During fiscal year 2013, the accreditations of University of Phoenix and Western International University were reaffirmed by HLC through the 2022-2023 academic year. At the same time, HLC placed both universities on Notice status for a two-year period. Notice status is a sanction that means that HLC has determined that an institution is on a course of action that, if continued, could lead the institution to be out of compliance with one or more of the HLC Criteria for Accreditation or Core Components. We believe the imposition of the sanction of Notice on University of Phoenix could adversely impact our business.
90/10 Rule
To remain eligible to participate in Title IV programs, proprietary institutions of higher education must comply with the so-called “90/10 Rule” under the Higher Education Act, as reauthorized, and must derive 90% or less of their cash basis revenue, as defined in the rule, from Title IV programs. The 90/10 Rule percentage for University of Phoenix was 83% for fiscal year 2013. Based on recent trends, we do not expect the 90/10 Rule percentage for University of Phoenix to exceed 90% for fiscal year 2014. However, the 90/10 Rule percentage for University of Phoenix remains high and could exceed 90% in the future depending on the degree to which its various initiatives are effective, the impact of future changes in its enrollment mix, and regulatory and other factors outside our control, including any reduction in military benefit programs or changes in the treatment of such funding for purposes of the 90/10 Rule calculation. Various members of Congress have proposed changes to the 90/10 Rule that would, if enacted, reduce the percentage to 85% and adversely change the manner in which military aid is treated for purposes of the rule calculation.
Student Loan Cohort Default Rates
To remain eligible to participate in Title IV programs, an educational institution’s student loan cohort default rates must remain below certain specified levels. Educational institutions will lose eligibility to participate in Title IV programs if their three-year cohort default rate equals or exceeds 40% for any given year or 30% for three consecutive years. The three-year cohort default rate for University of Phoenix for the 2010 federal fiscal year was 26.0%. Based on our most recent trends, we expect that our 2011 three-year cohort default rate will be lower than the 2010 three-year cohort default rate. However, if our student loan default rates approach the applicable limits, we may be required to increase efforts and resources dedicated to improving these default rates.
Office of the Inspector General of the U.S. Department of Education (“OIG”)

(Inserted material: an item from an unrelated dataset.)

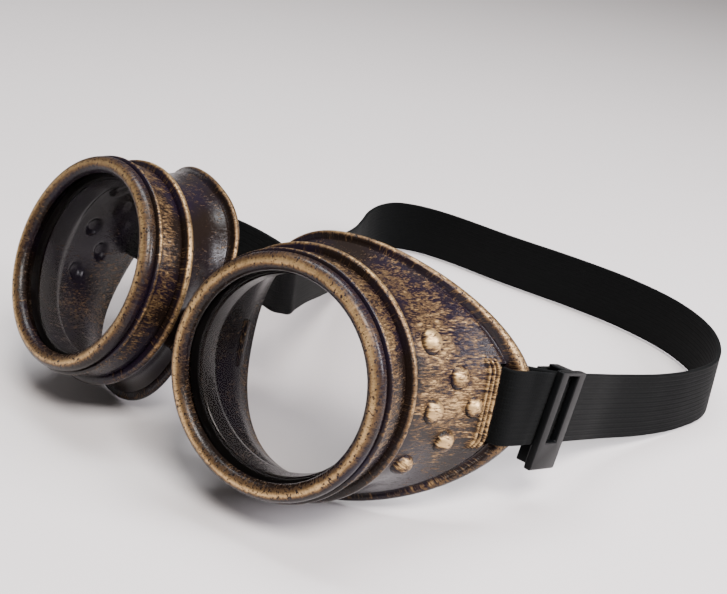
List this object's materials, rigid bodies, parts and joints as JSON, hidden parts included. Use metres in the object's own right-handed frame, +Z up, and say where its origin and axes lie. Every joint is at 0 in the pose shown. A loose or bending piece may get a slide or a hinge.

In October 2011, the OIG notified us that it was conducting a nationwide audit of the Department’s program requirements, guidance, and monitoring of institutions of higher education offering distance education. In connection with the OIG’s audit of the Department, the OIG examined a sample of University of Phoenix students who enrolled during the period from July 1, 2010 to June 30, 2011. The OIG subsequently notified University of Phoenix that in the course of this review it identified certain conditions that the OIG believes are Title IV compliance exceptions at University of Phoenix. Although University of Phoenix is not the direct subject of the OIG’s audit of the Department, the OIG has asked University of Phoenix to respond so that it may consider University of Phoenix’s views in formulating its audit report of the Department. In September 2013, the OIG provided to University of Phoenix, among other institutions, a draft appendix to its audit report. The draft appendix again identifies compliance exceptions at University of Phoenix. University of Phoenix has responded to the appendix. These exceptions relate principally to the calculation of the amount of Title IV funds returned after student withdrawals and the process for confirming student eligibility prior to disbursement of Title IV funds. We are not the direct subject of the OIG’s audit of the Department, and we have not accrued any liability associated with this matter.